La brutta storia dei copti è iniziata con l'attacco di una brigata salafita ad una chiesa di Bengasi all'inizio della settimana. I miliziani avrebbero catturato un centinaio di copti egiziani che lavorano in Libia. L'accusa è di proselitismo. Il sito del giornale egiziano Al Ahram pubblica una sequenza di foto di bassa qualità scattate probabilmente con un telefonino. Si vede un gruppo di persone rinchiuse in una stanza. Non un centinaio, ma una quindicina. Ad alcuni, come si vede nelle immagini, hanno rasato i capelli a zero, usanza dei salafiti e avrebbero cancellato con l'acido i tatuaggi a forma di croce. Altre foto mostrano dei santini di Gesù e materiale religioso sequestrato. Nell'ultima sequenza si vedono un paio di miliziani responsabili dell'«arresto», con il barbone islamico d'ordinanza e le uniformi chiazzate delle brigate libiche. «La Chiesa copta ha inviato una richiesta ufficiale di intervento al ministero egiziano degli Esteri - ha detto una fonte di Al Ahram - che ha avviato negoziati con la controparte libica per risolvere la questione e ottenere il rilascio dei cristiani catturati».

Naguib Gabriel, che guida l'Unione egiziana per i diritti umani, ha confermato la vicenda accusando il governo del Cairo di non fare abbastanza. «Se lo Stato egiziano continuerà ad essere inattivo e non adempirà al suo dovere di garantire il rilascio dei copti catturati in Libia - ha detto - mi rivolgerò al Consiglio per i diritti umani dell'Onu».

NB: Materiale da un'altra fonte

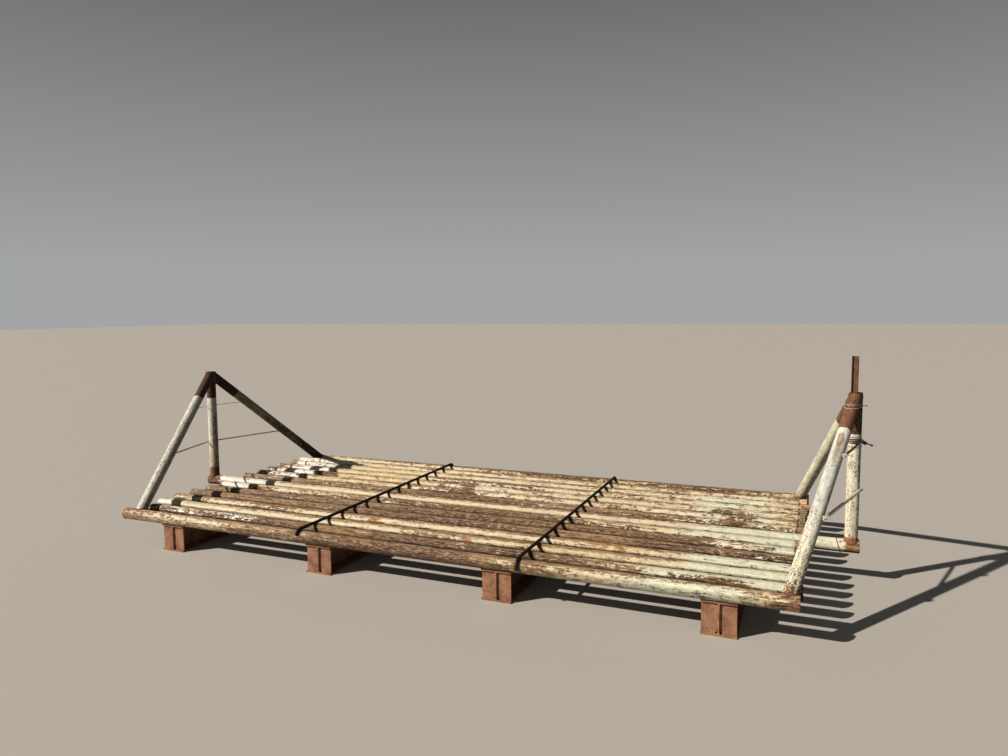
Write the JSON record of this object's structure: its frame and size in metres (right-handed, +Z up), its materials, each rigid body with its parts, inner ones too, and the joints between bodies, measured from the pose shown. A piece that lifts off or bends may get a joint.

Da Tripoli non arriva alcuna conferma, ma in Cirenaica le brigate salafite fanno da tempo quello che vogliono. Nell'Est del Paese ci sono ancora una decina di suore italiane fra Bengasi e Beida. Da Derna, roccaforte dei salafiti, sono andate vie. Il 2 febbraio, il vescovo di Tripoli, Innocenzo Martinelli aveva denunciato una «situazione critica» in Cirenaica «con l'insorgere del fondamentalismo». Due comunità religiose cristiane hanno dovuto andarsene su pressione dei salafiti. Al vescovo di Bengasi, Sylvester Magro, è stato consigliato di lasciare la sua abitazione per evitare rappresaglie. Il 31 dicembre due cristiani sono stati uccisi a Misurata da un razzo lanciato contro un chiesa. Human right watch denuncia che «gruppi armati hanno attaccato delle chiese a Tripoli in maggio e in settembre». Il governo è troppo debole per intervenire.

In questo contesto è sparito il «Grande» Lolli, uno dei più noti venditori italiani di yacht fino al 2010. Espatriato prima in Tunisia e poi in Libia all'inizio della primavera araba, è rincorso da un mandato di cattura della procura di Bologna per bancarotta fraudolenta. A Tripoli era stato arrestato per venir estradato, ma dopo sette mesi in carcere si è unito ai ribelli. Rimasto in Libia, viveva apparentemente sotto la protezione di una milizia locale. Fino al 9 febbraio quando è stato prelevato dall'albergo al-Watan, dove aveva una stanza, non lontano dall'ambasciata italiana. La Farnesina è informata.

Nessuno sembra sapere che fine abbia fatto Lolli, ma il sospetto è che sia stato portato via da una banda di miliziani.